There are a variety of ways to deal with cyberhate, including: responding directly to the person, talking with family and friends about it, reporting it, being an ally to a person being targeted, applauding positive content and speaking out about it.

The strategy of promoting positive hashtags such as #LoveWins, posting photos and other comments in response to the Old Navy ad is called counterspeech.  Counterspeech is a process of exposing hate speech for its dishonest, false and hurtful content, setting the record straight, and promoting the values of respect and diversity.

Because of the enormous volume of content online, companies rely on users to bring problems to their attention. Many Internet companies (Facebook, Twitter, Amazon, YouTube, etc.) have cyberhate policies where users can register a complaint. See the link below for ADL’s Cyber-Safety Action Guide for more information.

Age

12 and up

Questions to Start the Conversation

  • What is going on with these two news stories?
  • How are the two responses to cyberhate different? In what ways are they similar?
  • Do you think one response is better or more effective than the other? How so?
  • Have you ever seen cyberhate and if so, was there any response to it?
  • Have you ever responded to cyberhate and if so what did you do?

Questions to Dig Deeper

(See the Additional Resources section for articles and information that address these questions.)

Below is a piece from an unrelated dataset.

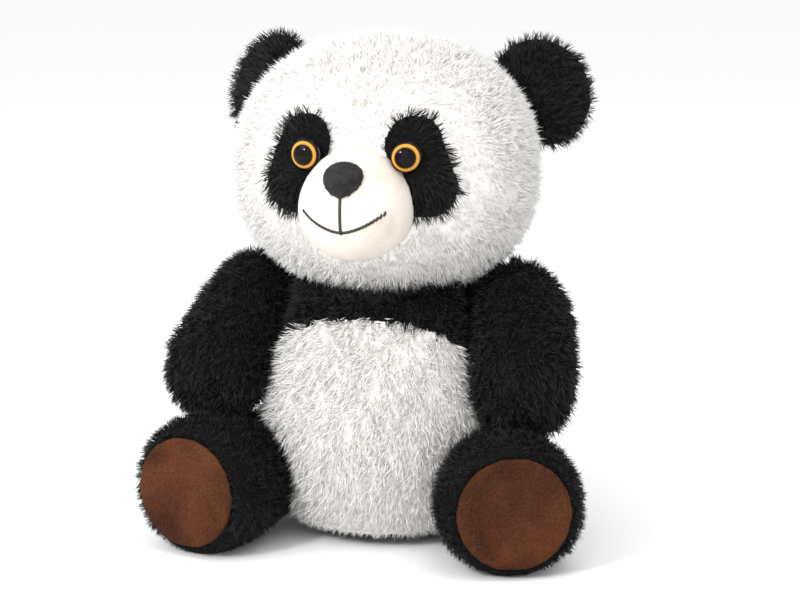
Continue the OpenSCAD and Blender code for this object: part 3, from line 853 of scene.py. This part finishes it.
innerSettings = {"bag": {"voxel": 0.002, "rounds": 3, "fill": 0.6}, "disc": {"voxel": 0.0012, "rounds": 2},
                 "neck": {"voxel": 0.0015, "rounds": 2},
                 "seam": {"voxel": 0.0018, "rounds": 2, "length": 0.5}}
plainPiece("pellet_bag", "torso", "bagCloth", innerSettings["bag"])
for number, side in enumerate(sides):
    node = side + "_hip_seam"
    seam = mergedCopy([node], node + "_form")
    evenMesh(seam, innerSettings["seam"]["voxel"])
    relax(seam, innerSettings["seam"]["rounds"])
    furPanel(seam, node, "torso", (), torsoShare, torsoComb,
             always(innerSettings["seam"]["length"]), torsoSettings["hipSeed"] + number)
    plainPiece(side + "_shoulder_disc", side + "_shoulder_disc", "blackBacking", innerSettings["disc"])
plainPiece("neck_seam", "neck_seam", "whiteBacking", innerSettings["neck"])
plainPiece("neck_ball", "neck_ball", "whiteBacking", innerSettings["neck"])
print("torso ready")


armSettings = {"voxel": 0.0035, "cap": 0.003, "rounds": 3, "shrink": 0.001, "fill": 0.9, "out": 0.006,
               "rise": 0.009, "sag": 0.012, "length": 0.85, "pawOut": 0.008, "pawIn": 0.02,
               "sweep": 0.9, "droop": 0.3, "seed": 231}
for number, (side, sign) in enumerate(sides.items()):
    names = [side + "_arm_outer_cover", side + "_arm_inner_cover"]
    low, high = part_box(side + "_arm_stuffing")
    paw = Vector(((low.x + high.x) / 2 + sign * armSettings["pawOut"], low.y + armSettings["pawIn"],
                  low.z + armSettings["pawIn"]))
    armWay = (paw - boxMiddle(side + "_arm_stuffing")).normalized()

    def fuller(point, sign=sign, low=low, high=high):
        share = fade(point.z, low.z, high.z)
        outside = fade(sign * (point.x - (low.x + high.x) / 2), -0.01, 0.02)
        bulge = math.sin(math.pi * min(share * 0.8 + 0.2, 1.0))
        return point + Vector((sign * armSettings["out"] * outside * (0.4 + bulge), 0,
                               armSettings["rise"] * share - armSettings["sag"] * (1 - share)))

    form = stuffedForm(side + "ArmForm", [side + "_arm_stuffing"], armSettings, fuller)

    def armComb(point, normal, armWay=armWay):
        return armWay * armSettings["sweep"] - up * armSettings["droop"]

    for half, (panel, node) in enumerate(zip(panelsOf(form, names), names)):
        stands = (side + "_arm_stuffing",) if half == 0 else ()
        furPanel(panel, node, side + "_arm", stands, always(1.0), armComb,
                 always(armSettings["length"]), armSettings["seed"] + 20 * number + 7 * half)


legSettings = {"voxel": 0.004, "cap": 0.003, "rounds": 3, "shrink": -0.003, "fill": 0.9, "length": 0.62,
               "padBack": -0.0024, "soleEdge": 0.0015, "soleDepth": 0.012, "rim": 0.02,
               "sweep": 0.7, "droop": 0.4, "flare": 0.3, "short": 0.35, "long": 0.65, "seed": 291}
soleSettings = {"voxel": 0.0018, "rounds": 5, "fill": 0.8}
for number, side in enumerate(sides):
    names = [side + "_leg_top_cover", side + "_leg_under_cover"]
    soleMiddle = boxMiddle(side + "_sole_pad")
    soleRadius = boxSize(side + "_sole_pad").z / 2
    legWay = (soleMiddle - jointPlace(side + "_leg_spread")).normalized()

    def soleOffset(point, soleMiddle=soleMiddle, legWay=legWay):
        # how far in front of the sole's middle a point is, and how far out from its axis
        offset = point - soleMiddle
        ahead = offset.dot(legWay)
        return ahead, offset - legWay * ahead

    def behindPad(point, legWay=legWay, soleOffset=soleOffset):
        # the stuffed end stays flat behind the sole
        return point - legWay * max(soleOffset(point)[0] - legSettings["padBack"], 0)

    form = stuffedForm(side + "LegForm", [side + "_leg_stuffing"], legSettings)
    setPoints(form, [behindPad(Vector(point)) for point in pointsOf(form)])

    def legShare(point, normal, soleRadius=soleRadius, soleOffset=soleOffset):
        ahead, out = soleOffset(point)
        if ahead > -legSettings["soleDepth"] and out.length < soleRadius - legSettings["soleEdge"]:
            return 0.0
        return fade(point.z, 0.001, 0.004)

    def legComb(point, normal, legWay=legWay, soleOffset=soleOffset):
        ahead, out = soleOffset(point)
        rim = fade(ahead, -legSettings["rim"], 0)
        return (legWay * legSettings["sweep"] - up * legSettings["droop"] * (1 - rim)
                + out.normalized() * legSettings["flare"] * rim)

    def legLength(point, normal):
        clear = fade(point.z, 0.003, 0.015)
        return legSettings["length"] * (legSettings["short"] + legSettings["long"] * clear)

    for half, (panel, node) in enumerate(zip(panelsOf(form, names), names)):
        stands = (side + "_leg_stuffing",) if half == 0 else ()
        furPanel(panel, node, side + "_leg", stands, legShare, legComb, legLength,
                 legSettings["seed"] + 20 * number + 7 * half)
    plainPiece(side + "_sole_pad", side + "_leg", "brownVelour", soleSettings)


viewSettings = {"azimuth": 13.2, "elevation": 10.5, "distance": 1.3, "target": (0, 0, 0.150), "lens": 96.3,
                "shift": (0.011, -0.03)}
work = bmesh.new()
bmesh.ops.create_grid(work, x_segments=1, y_segments=1, size=6.0)
floor = fromBmesh(work, "floor")
floorMaterial = newMaterial("paleFloor", 0.9, Base_Color=(0.95, 0.95, 0.95, 1), Specular_IOR_Level=0.1)[0]
floor.data.materials.append(floorMaterial)

world = bpy.data.worlds.new("softSky")
world.use_nodes = True
world.node_tree.nodes["Background"].inputs["Color"].default_value = (1, 1, 1, 1)
world.node_tree.nodes["Background"].inputs["Strength"].default_value = 1.0
scene.world = world
scene.view_settings.view_transform = "Standard"


def areaLight(name, place, target, size, power):
    light = bpy.data.lights.new(name, "AREA")
    light.size = size
    light.energy = power
    lamp = bpy.data.objects.new(name, light)
    scene.collection.objects.link(lamp)
    lamp.location = place
    lamp.rotation_euler = (Vector(target) - Vector(place)).to_track_quat("-Z", "Y").to_euler()


# each light's place, target, size and power
lightSettings = {"windowLeft": ((-0.9, -1.1, 1.2), (0, 0, 0.15), 0.9, 6.5),
                 "frontPanel": ((0.1, -1.9, 0.9), (0, 0, 0.15), 1.6, 6.0),
                 "skyPanel": ((0.5, -0.3, 1.5), (0, 0, 0.1), 1.2, 6.0),
                 "sparkle": ((-0.5, -1.2, 0.9), (0, -0.1, 0.23), 0.16, 9.0)}
for name, values in lightSettings.items():
    areaLight(name, *values)

camera = bpy.data.objects.new("camera", bpy.data.cameras.new("camera"))
scene.collection.objects.link(camera)
azimuth, elevation = math.radians(viewSettings["azimuth"]), math.radians(viewSettings["elevation"])
target = Vector(viewSettings["target"])
camera.location = target + viewSettings["distance"] * Vector((math.sin(azimuth) * math.cos(elevation),
                                                              -math.cos(azimuth) * math.cos(elevation),
                                                              math.sin(elevation)))
camera.rotation_euler = (target - camera.location).to_track_quat("-Z", "Y").to_euler()
camera.data.lens = viewSettings["lens"]
camera.data.shift_x, camera.data.shift_y = viewSettings["shift"]
scene.camera = camera
print("floor, lights and camera ready")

  • What do you think would happen if no one ever confronted cyberhate?
  • What are your thoughts about the counterspeech that people used in response to the Old Navy ad backlash?
  • What do you think is the responsibility of Internet and social media companies to do something about online hate?

Ideas for Taking Action

Ask: What can we do to help?  What actions might make a difference? 

  • When you see hate speech online, report it so you can bring attention to the Internet companies. Use ADL’s Cyber-Safety Action Guide to learn how to report.
  • Learn more about different ways people have responded with counterspeech to address cyberhate and consider using it to confront hate online.
  • Educate others about the topic by sharing information on social media, having individual conversations with other students or organizing an educational forum in school.